It is a strange time.   It seems we are inundated with news of tragedies and horrors – every week, every day.   It seems we are convinced that times are worse than ever.   Danger is ever lurking, fear is a staple. Maybe the danger is real, maybe not.   But as I consider a number of events that have occurred in the past month or so, I am struck by the responses. Filled with both joy and concern.

Come, thou long expected Jesus,
born to set thy people free;
from our fears and sins release us,
let us find our rest in thee.
Israel’s strength and consolation,
hope of all the earth thou art;
dear desire of every nation,
joy of every longing heart.

It is the season of Advent, and in my tradition that means we are waiting and preparing for the arrival of the birth of Christ.   For me, the example of Jesus represents the ideal of a gospel of peace. Not the gospel in the sense of some infallible religious doctrine or practice that can only be observed by the few, but a gospel in the sense of a truth that is of utmost importance. Peace is worth preparing for. Peace is about stepping away from the conflicts between us and finding ways to coexist in tranquillity and respect. Peace is desired by most of us, probably all of us. Even for those who appear to want something else, one has to consider why they are so filled with pain that they would choose hate as an alternative to whatever they have experienced.

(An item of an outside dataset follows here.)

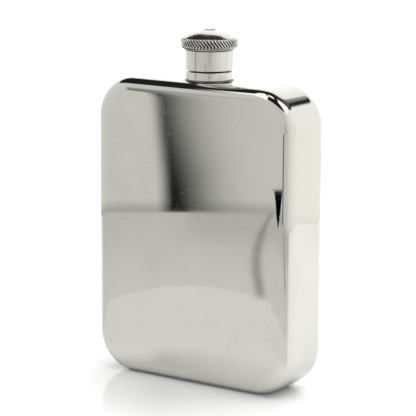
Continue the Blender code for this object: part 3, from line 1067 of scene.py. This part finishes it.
def soft_boxes(tree, azimuth, elevation):
    """Two soft boxes that hang in the dark above the surround, and a third overhead."""
    left_low = calc(tree, "MULTIPLY", calc(tree, "SUBTRACT", -55.0, azimuth), 0.7)
    left_low = calc(tree, "ADD", calc(tree, "MAXIMUM", left_low, 0.0), 34.0)
    left_box = fade(tree, calc(tree, "SUBTRACT", elevation, left_low), -1.0, 1.0)
    left_box = calc(tree, "MULTIPLY", left_box, fade(tree, elevation, 76.0, 78.0, 1.0, 0.0))
    left_box = calc(tree, "MULTIPLY", left_box, fade(tree, azimuth, -15.5, -12.5, 1.0, 0.0))
    left_edge = calc(tree, "MULTIPLY_ADD", elevation, -1.2, 0.9)
    past_edge = fade(tree, calc(tree, "SUBTRACT", azimuth, left_edge), -1.0, 1.0)
    left_box = calc(tree, "MULTIPLY", left_box, past_edge)
    right_box = between(tree, azimuth, 82.0, 146.0, 2.0)
    right_box = calc(tree, "MULTIPLY", right_box, between(tree, elevation, 38.0, 71.0, 1.0))
    overhead = fade(tree, elevation, 81.0, 83.0)
    boxes = calc(tree, "MAXIMUM", calc(tree, "MAXIMUM", left_box, right_box), overhead)
    return calc(tree, "MULTIPLY", boxes, SOFT_BOX_LEVEL)


def studio_world():
    """The surround above the wall, seen in the polish. The camera itself sees plain white."""
    world = bpy.data.worlds.new("studio")
    bpy.context.scene.world = world
    world.use_nodes = True
    tree = world.node_tree
    background = tree.nodes["Background"]
    azimuth, elevation = direction_angles(tree)
    tone = surround_tone(tree, azimuth)
    edge = calc(tree, "MULTIPLY", tone_curve(tree, round_share(tree, azimuth), SURROUND_TOP), 90.0)
    above = calc(tree, "SUBTRACT", elevation, edge)
    level = calc(tree, "MULTIPLY", tone, fade(tree, above, -1.5, 1.5, 1.0, 0.02))
    # The wall's dark gap goes on a little way above the wall, and dies out.
    past = calc(tree, "ADD", azimuth, 38.9)
    past_edge = calc(tree, "MAXIMUM", calc(tree, "SUBTRACT", past, 2.2), 0.0)
    gap = calc(tree, "EXPONENT", calc(tree, "MULTIPLY", past_edge, -0.4))
    gap = calc(tree, "MULTIPLY", calc(tree, "MULTIPLY", gap, fade(tree, past, -1.0, 0.8)), 0.6)
    gap = calc(tree, "MULTIPLY", gap, fade(tree, elevation, 5.0, 15.0, 1.0, 0.0))
    level = darken(tree, level, gap)
    # Behind on the right, the dark gives way to a grey patch that brightens towards the back.
    wrapped = calc(tree, "MULTIPLY_ADD", calc(tree, "LESS_THAN", azimuth, 0.0), 360.0, azimuth)
    patch = calc(tree, "MULTIPLY", between(tree, wrapped, 148.0, 196.0, 3.0), tone)
    patch = calc(tree, "MULTIPLY", patch, between(tree, elevation, 31.7, 48.0, 0.5))
    patch = calc(tree, "MULTIPLY", patch, fade(tree, wrapped, 167.0, 187.0, 0.10, 0.8))
    level = calc(tree, "MAXIMUM", level, patch)
    level = calc(tree, "MAXIMUM", level, soft_boxes(tree, azimuth, elevation))
    glimpse = tree.nodes.new("ShaderNodeLightPath").outputs["Is Camera Ray"]
    seen = calc(tree, "MAXIMUM", level, calc(tree, "MULTIPLY", glimpse, BACKDROP_LEVEL))
    link(tree, emit(tree, seen, (1.0, 1.0, 1.0)), background.inputs["Color"])
    background.inputs["Strength"].default_value = 1.0


def reflected_only(obj):
    """A card that shows in the polish and lights nothing else."""
    obj.visible_camera = False
    obj.visible_diffuse = False
    obj.visible_shadow = False
    obj.visible_transmission = False
    obj.visible_volume_scatter = False


def card_material(name):
    """A card's material and tree, with the place in millimetres, the azimuth and the reach."""
    material = bpy.data.materials.new(name)
    material.use_nodes = True
    tree = material.node_tree
    tree.nodes.remove(tree.nodes["Principled BSDF"])
    place = tree.nodes.new("ShaderNodeTexCoord").outputs["Object"]
    parts = tree.nodes.new("ShaderNodeSeparateXYZ")
    link(tree, place, parts.inputs[0])
    x, y, z = [calc(tree, "MULTIPLY", part, 1 / MM) for part in parts.outputs]
    azimuth = calc(tree, "ARCTAN2", x, calc(tree, "MULTIPLY", y, -1.0))
    azimuth = calc(tree, "MULTIPLY", azimuth, 180 / math.pi)
    squares = calc(tree, "ADD", calc(tree, "MULTIPLY", x, x), calc(tree, "MULTIPLY", y, y))
    return material, tree, (x, y, z), azimuth, calc(tree, "SQRT", squares)


def surround_wall():
    """The pale curved wall round the set, with its dark foot and a dark gap at the front left."""
    deselect_all()
    bpy.ops.mesh.primitive_cylinder_add(
        vertices=180,
        radius=SURROUND_RADIUS,
        depth=WALL_HEIGHT,
        end_fill_type="NOTHING",
        location=(0, 0, WALL_HEIGHT / 2),
    )
    obj = bpy.context.object
    obj.name = "surround_wall"
    settle(obj)
    edit(obj, "FACE")

    def open_behind(face):
        centre = face.calc_center_median()
        azimuth = math.degrees(math.atan2(centre.x, -centre.y))
        return azimuth > WALL_OPENING[0] or azimuth < WALL_OPENING[1]

    choose(obj, "FACE", open_behind)
    bpy.ops.mesh.delete(type="FACE")
    leave_edit()
    material, tree, (_, _, height), azimuth, _ = card_material("surround_wall")
    tone = surround_tone(tree, azimuth)
    # dark gap: a sharp left edge, and a slow return to the wall's tone on its right
    start = fade(tree, height, 0.0, 75.0, -36.4, -37.3)
    past = calc(tree, "SUBTRACT", azimuth, start)
    lean = fade(tree, height, 94.0, 103.0, 0.0, 2.6)
    rise = fade(tree, calc(tree, "ADD", past, lean), -0.8, 0.8)
    past_edge = calc(tree, "MAXIMUM", calc(tree, "SUBTRACT", past, 0.6), 0.0)
    past_edge = calc(tree, "DIVIDE", past_edge, fade(tree, height, 5.0, 60.0, 3.9, 3.0))
    past_edge = calc(tree, "POWER", past_edge, fade(tree, height, 5.0, 60.0, 1.9, 1.15))
    decay = calc(tree, "EXPONENT", calc(tree, "MULTIPLY", past_edge, -1.0))
    depth = fade(tree, height, 4.0, 50.0, 1.0, 0.93)
    depth = calc(tree, "MULTIPLY", depth, fade(tree, height, 88.0, 105.0, 1.0, 0.7))
    gap = calc(tree, "MULTIPLY", calc(tree, "MULTIPLY", rise, decay), depth)
    level = darken(tree, tone, gap)
    # a faint dark line along the foot on the left
    foot = fade(tree, height, 0.5, 8.5, 0.33, 0.0)
    foot = calc(tree, "MULTIPLY", foot, fade(tree, azimuth, -2.0, 16.0, 1.0, 0.2))
    level = darken(tree, level, foot)
    # a black opening that stands on its point, just left of the camera
    left_side = calc(tree, "MULTIPLY_ADD", azimuth, -2.3, -48.3)
    right_side = calc(tree, "MULTIPLY_ADD", azimuth, 1.03, 6.2)
    low = calc(tree, "MAXIMUM", left_side, right_side)
    top = calc(tree, "MULTIPLY_ADD", azimuth, 0.13, 16.2)
    wedge = fade(tree, calc(tree, "SUBTRACT", height, low), -0.8, 0.8)
    lid = fade(tree, calc(tree, "SUBTRACT", height, top), -1.2, 1.2, 1.0, 0.0)
    wedge = calc(tree, "MULTIPLY", wedge, lid)
    level = darken(tree, level, wedge)
    # the foot of a grey stand, a little left of the camera
    stand = calc(tree, "MULTIPLY", between(tree, azimuth, 11.0, 22.0, 2.0), 0.7)
    stand = calc(tree, "MULTIPLY", stand, fade(tree, height, 45.0, 65.0, 1.0, 0.0))
    level = darken(tree, level, stand)
    # two posts that only the neck sees, a wide one towards the camera and a narrow one on the right
    tall = fade(tree, height, 58.0, 62.0)
    near_post = calc(tree, "MULTIPLY", between(tree, azimuth, 27.0, 45.5, 0.9), 0.24)
    right_post = calc(tree, "MULTIPLY", between(tree, azimuth, 122.0, 125.5, 0.7), 0.3)
    posts = calc(tree, "MULTIPLY", calc(tree, "ADD", near_post, right_post), tall)
    level = darken(tree, level, posts)
    glow = tree.nodes.new("ShaderNodeEmission")
    link(tree, emit(tree, level), glow.inputs["Color"])
    link(tree, glow.outputs[0], tree.nodes["Material Output"].inputs["Surface"])
    obj.data.materials.append(material)
    reflected_only(obj)


def front_sheet():
    """The paper in front of the flask as the polish shows it: bright near by, greyer far off."""
    deselect_all()
    bpy.ops.mesh.primitive_circle_add(
        vertices=180, radius=SURROUND_RADIUS, fill_type="NGON", location=(0, 0, 0)
    )
    obj = bpy.context.object
    obj.name = "front_sheet"
    edit(obj)
    bpy.ops.mesh.select_all(action="SELECT")
    bpy.ops.transform.translate(value=(0, 0, SHEET_HEIGHT))
    bpy.ops.mesh.bisect(
        plane_co=(0, 0.06, 0), plane_no=(0.25, 1, 0), clear_outer=True, use_fill=False
    )
    leave_edit()
    material, tree, (x, y, _), azimuth, reach = card_material("front_sheet")
    # across and along the sheet, whose middle line runs forwards and to the left
    across = calc(tree, "MULTIPLY_ADD", y, -SHEET_SINE, calc(tree, "MULTIPLY", x, SHEET_COSINE))
    along = calc(tree, "MULTIPLY_ADD", y, -SHEET_COSINE, calc(tree, "MULTIPLY", x, -SHEET_SINE))
    far = fade(tree, reach, 130.0, 340.0, 0.86, 0.76)
    dim = calc(tree, "MULTIPLY", fade(tree, azimuth, -36.5, -33.0), fade(tree, reach, 230.0, 300.0))
    far = calc(tree, "MULTIPLY", far, calc(tree, "MULTIPLY_ADD", dim, -0.13, 1.0))
    # a lamp's pool of light on the near part of the sheet
    from_middle = calc(tree, "SUBTRACT", across, 7.0)
    limit = calc(tree, "MULTIPLY", calc(tree, "MULTIPLY", from_middle, from_middle), 0.025)
    limit = calc(tree, "SUBTRACT", 168.7, limit)
    pool = fade(tree, calc(tree, "SUBTRACT", along, limit), -4.0, 3.0, 1.0, 0.0)
    pool = calc(tree, "MULTIPLY", pool, fade(tree, across, 41.0, 45.0, 1.0, 0.0))
    beside = fade(tree, reach, 120.0, 134.0, 1.0, 0.0)
    beside = calc(tree, "MULTIPLY", beside, fade(tree, azimuth, -32.0, -24.0))
    pool = calc(tree, "MAXIMUM", pool, beside)
    level = calc(tree, "MULTIPLY_ADD", pool, calc(tree, "SUBTRACT", 0.97, far), far)
    # a soft curved shadow along the sheet's right side
    bend = calc(tree, "MAXIMUM", calc(tree, "SUBTRACT", along, 185.0), 0.0)
    bend = calc(tree, "MULTIPLY_ADD", calc(tree, "MULTIPLY", bend, bend), 0.00056, 38.3)
    off = calc(tree, "SUBTRACT", across, bend)
    off = calc(tree, "DIVIDE", off, fade(tree, along, 240.0, 350.0, 2.3, 0.8))
    line = calc(tree, "EXPONENT", calc(tree, "MULTIPLY", calc(tree, "MULTIPLY", off, off), -1.0))
    line = calc(tree, "MULTIPLY", line, fade(tree, along, 135.0, 160.0, 0.0, 0.48))
    level = darken(tree, level, line)
    # the point of the black opening runs a little way out over the sheet
    point = calc(tree, "MULTIPLY", calc(tree, "SUBTRACT", reach, 308.0), 0.25)
    aside = calc(tree, "ABSOLUTE", calc(tree, "ADD", azimuth, 14.0))
    point = fade(tree, calc(tree, "SUBTRACT", point, aside), -0.8, 0.8)
    level = darken(tree, level, point)
    # a second stand, on the sheet itself
    stand = calc(tree, "MULTIPLY", between(tree, x, 150.0, 172.0, 3.0), 0.6)
    stand = calc(tree, "MULTIPLY", stand, between(tree, y, -290.0, -130.0, 12.0))
    level = darken(tree, level, stand)
    glow = tree.nodes.new("ShaderNodeEmission")
    link(tree, emit(tree, level), glow.inputs["Color"])
    clear = tree.nodes.new("ShaderNodeBsdfTransparent")
    mix = tree.nodes.new("ShaderNodeMixShader")
    front = between(tree, azimuth, -75.0, 80.0, 12.0)
    front = calc(tree, "MULTIPLY", fade(tree, reach, 45.0, 80.0), front)
    link(tree, front, mix.inputs["Fac"])
    link(tree, clear.outputs[0], mix.inputs[1])
    link(tree, glow.outputs[0], mix.inputs[2])
    link(tree, mix.outputs[0], tree.nodes["Material Output"].inputs["Surface"])
    obj.data.materials.append(material)
    reflected_only(obj)


def floor():
    deselect_all()
    bpy.ops.mesh.primitive_circle_add(vertices=96, radius=6.0, fill_type="NGON", location=(0, 0, 0))
    obj = bpy.context.object
    obj.name = "floor"
    material = bpy.data.materials.new("pale_floor")
    material.use_nodes = True
    tree = material.node_tree
    shader = tree.nodes["Principled BSDF"]
    place = tree.nodes.new("ShaderNodeTexCoord").outputs["Object"]
    grain = noise(tree, place, 900.0, 3.0)
    tone = blend_colours(tree, grain, (0.90, 0.90, 0.90, 1), (0.93, 0.93, 0.93, 1))
    link(tree, tone, shader.inputs["Base Color"])
    shader.inputs["Roughness"].default_value = 0.12
    shader.inputs["Specular IOR Level"].default_value = 0.35
    obj.data.materials.append(material)


def lamp(name, place, aim, size, power):
    data = bpy.data.lights.new(name, "AREA")
    data.shape = "RECTANGLE"
    data.size, data.size_y = size
    data.energy = power
    obj = bpy.data.objects.new(name, data)
    bpy.context.scene.collection.objects.link(obj)
    obj.location = place
    obj.rotation_mode = "QUATERNION"
    obj.rotation_quaternion = (Vector(aim) - Vector(place)).to_track_quat("-Z", "Y")
    obj.visible_glossy = False
    return obj


def studio():
    studio_camera()
    studio_world()
    surround_wall()
    front_sheet()
    floor()
    lamp("overhead_light", (0.1, 0.3, 1.2), (0, 0, 0), (1.4, 1.4), 16.0)
    bpy.context.scene.view_settings.view_transform = "Standard"


body()
neck()
collar_solder()
hinge()
top_sleeve()
knob_and_rivet()
threaded_liner()
small_washers()
hidden_solder()
studio()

When Charles Wesley wrote these words in 1877, he originally did so as a response to what he saw as an inexcusable situation for orphans in England at the time. The story goes that he was disturbed by the class divisions in society and, among other things, the resulting neglect of so many children. If I read the words of the second verse with this in mind, they take on a whole new meaning. These children needed to be rescued. They needed to be raised up to a place of safety. They needed to be considered just as valuable as the baby we await was; a child that came with the promise of peace.

Born Thy people to deliver,
born a child and yet a King;
born to reign in us forever,
now Thy gracious kingdom bring.
By Thine own eternal Spirit
rule in all our hearts alone.
By Thine all sufficient merit
raise us to Thy glorious throne.

As I reflect on the usual themes associated with Advent – hope, love, joy and peace – I am conscious that they prepare us for more than a sentimental, if deeply meaningful, ritual. And I know they also have meaning for those who do not celebrate Christmas in a religious sense or find their spiritual guidance elsewhere.   In a world where insecurity and fear seem to dominate our understanding of each other, a gospel of peace is dearly needed. And promoting hope, love and joy can’t hurt in achieving it. Again I say, dona nobis pacem.